SHANGHAI -- A decade ago, Chen Haiyan went about the city the same way as most of her compatriots -- on a one-speed bicycle. Today, her mode of transport still keeps with the times, but now it is a $100,000 silver BMW sedan.

She drives her son to school and herself to the high-rise office where she conducts real estate deals. She takes weekend outings to shopping malls on the fringes of town, and meets friends at the Starbucks coffee shop near the villa she is renovating in a gated community in the suburbs. She likes the feel of eyes upon her as she rolls along, past the mélange of images defining China's most cosmopolitan city -- half-built housing developments, boutiques selling European furniture and dumpling stands where construction workers eat for $1.

"It's a very confident feeling," she said. "Of course, I wanted the best type of car. People always want the best."

From foreign luxury cars to the Chinese-made Geely, which retails for about $4,000, the automobile has captivated China, gaining traction among people of increasingly wide incomes and backgrounds, with global implications for industry, the environment and energy.

More than 2 million passenger cars were sold in China last year, an increase of more than 80 percent from the year before, according to the State Information Center. China is now the single fastest-growing auto market in the world, and the second largest in Asia after Japan.

"Every year, we keep saying, 'Well, there's no way we can have a repeat performance of last year,' and every year we're wrong," said Phil Murtagh, who oversees General Motors Corp.'s operations in China. "We're seeing the beginnings of a car culture."
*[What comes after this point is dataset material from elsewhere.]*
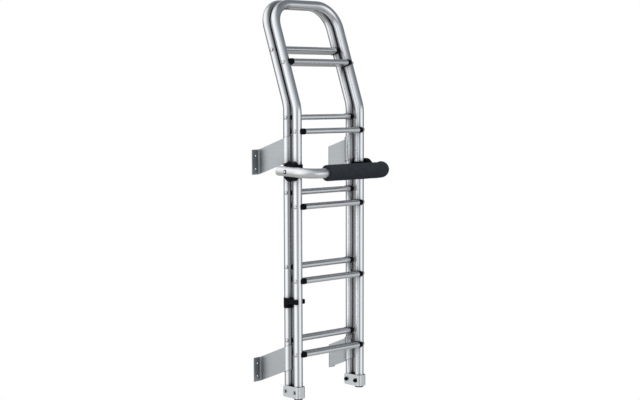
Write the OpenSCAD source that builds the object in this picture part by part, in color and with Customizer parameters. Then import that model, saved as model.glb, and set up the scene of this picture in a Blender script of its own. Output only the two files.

For the world's major carmakers, now suffering something close to stagnation from North America to Europe to Japan, China is that rare haven of swift growth and fat profit. Longer term, however, worries are deepening that over-exuberant investment is building too many car factories, pushing prices down so far that the good times will eventually yield to a more familiar China story -- too much supply chasing too little demand, with low-cost, domestic producers capturing much of the market.

The rise of the auto also threatens to add another major source of greenhouse gas emissions, those believed to underlie the problem of global warming, to a world already struggling to limit the threat. China is now the second-largest source of such pollution after the United States. Over the next three decades, China's increase in gas emissions is expected to nearly equal the total of all industrial countries, according to the International Energy Agency.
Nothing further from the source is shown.